Carina Nebula/XMM
Credit: A. Brinkman and J. Kaastra/ESA

Hot Hot Stars

The temperatures of normal stars scale with stellar mass; the hotter the star, the higher the mass. Some of the most massive and hottest stars known are located in the Milky Way, in a location called as the Carina Nebula about 8000 lightyears from earth. Since massive stars die young, the Carina Nebula is a place where stars have recently formed, and are forming still. Astronomers want to understand how and why such massive star clusters form, and one important new tool available to them is wide-field high resolution X-ray imaging which can be obtained by the XMM-Newton and Chandra X-ray Observatories.
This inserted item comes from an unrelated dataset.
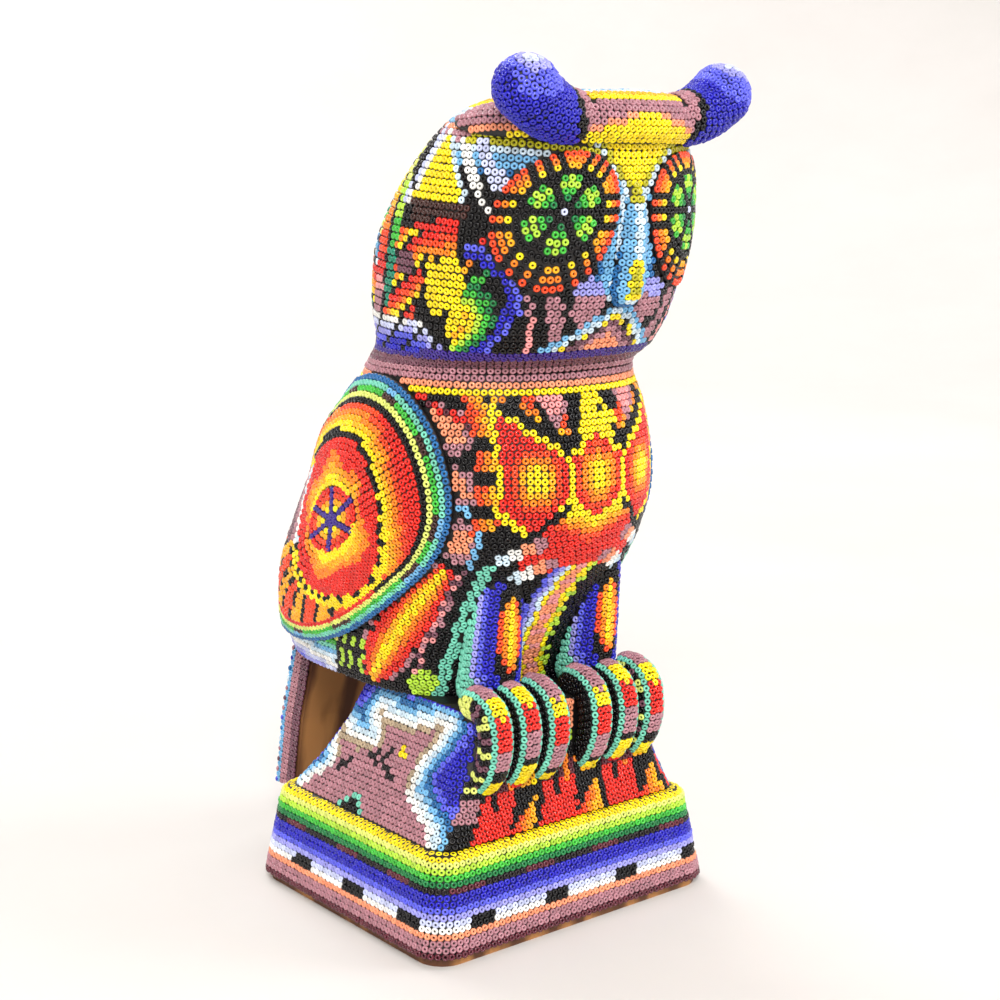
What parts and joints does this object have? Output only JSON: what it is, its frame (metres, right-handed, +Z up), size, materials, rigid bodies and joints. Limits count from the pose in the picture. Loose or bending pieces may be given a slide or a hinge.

Such X-ray images can be used to detect infant stars, to identify binary star systems, and to locate remnants of stellar explosions from the evolution of the most massive members of the cluster. The image above shows a false-color XMM-Newton image of the Carina Nebula taken with the EPIC/MOS1 camera. Bright sources are in yellow, fainter sources in green, and faint emission in blue. Four very bright sources can be seen. The brightest source in the image is the supermassive star Eta Carina. To the right of Eta Car is the X-ray bright star known as WR 25, an evolved star on its way to becoming a supernova. The bright source in the upper right corner is produced by the combined emission from a tight cluster of stars known as Trumpler 14. To the left of Trumpler 14 is the X-ray bright source HD 93250, another one of the most massive stars in the Galaxy. A mysterious diffuse X-ray glow, perhaps produced by the strong stellar winds blowing from the massive stars in the Nebula, is also seen. Note that straight lines in the image are artifacts of the detector.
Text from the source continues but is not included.